The numbers of people who are registering to vote and the Kansas vote [on abortion] are quite reassuring. I have to say I’m really annoyed that that many people were not registered to begin with, though. What were all these 18-to-45-year-olds doing? Do they know that people went to jail? Do they know that people got beaten up and killed? Why aren’t they voting? It’s a responsibility.
Do you see women as having a particular role in addressing the deep divisions in our country right now?
I think we all need to work on that. But I do think women have gifts for connecting through conversation and finding common ground. There’s just evidence of that forever in American history, and in other cultures as well.
We’ve got to start somewhere. And for me, it would be with people who vote for people I don’t like. So how do I open that conversation? I grew up a Republican, and I still have some friends and relatives who are. We find so many things in common. The government ought to work; people ought to come together and solve this problem; you could start with something small and then fix the next step.
The women who are registering to vote are both Republican and Democratic women, and the common ground is reproductive rights.
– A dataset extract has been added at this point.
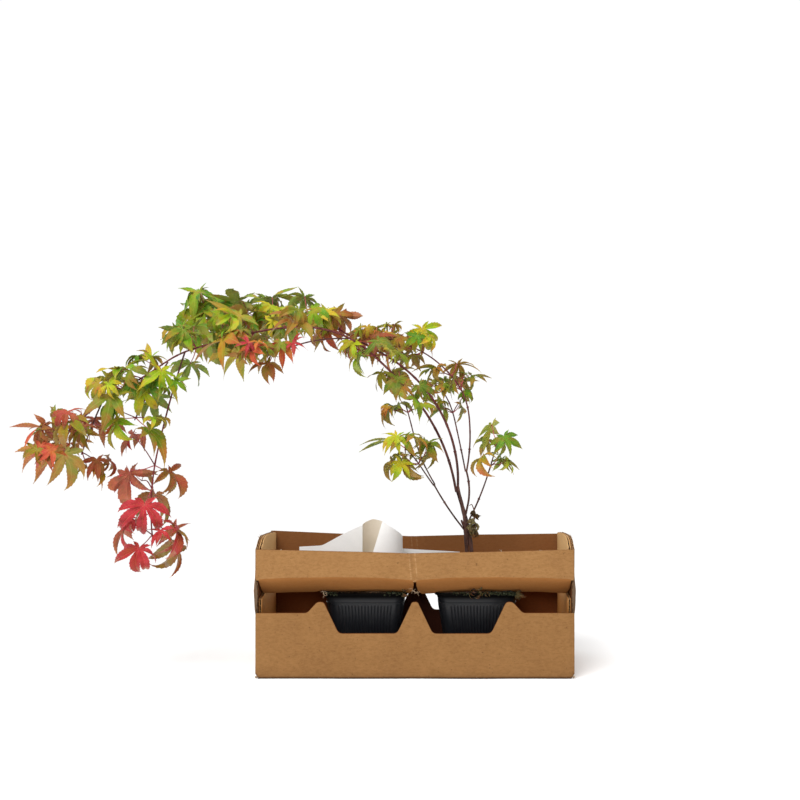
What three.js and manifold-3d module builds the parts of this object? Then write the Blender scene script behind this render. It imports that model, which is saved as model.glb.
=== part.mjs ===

So that is heartening to me, because maybe it means we can begin to find more common ground among women in different parts of the political, economic, and racial spectrum.
We need to find ways to repair this country and women can be good at that.
Is feminism good for men?
If you go to the most basic definition [of feminism] – equal social, economic, and political rights with men – it ought to be a rising of all boats.
I wish people would not see it as a threat. But I think sometimes – this is certainly true politically – you think that if you expand a right to somebody else, somebody has lost something.
I have always been related to feminist men. My father had only daughters. My husband was a fabulous feminist who marched with me and was on the NARAL [an abortion-rights organization] board.
I can’t imagine that men who love the women they live with or were raised by do not want them to have equal rights.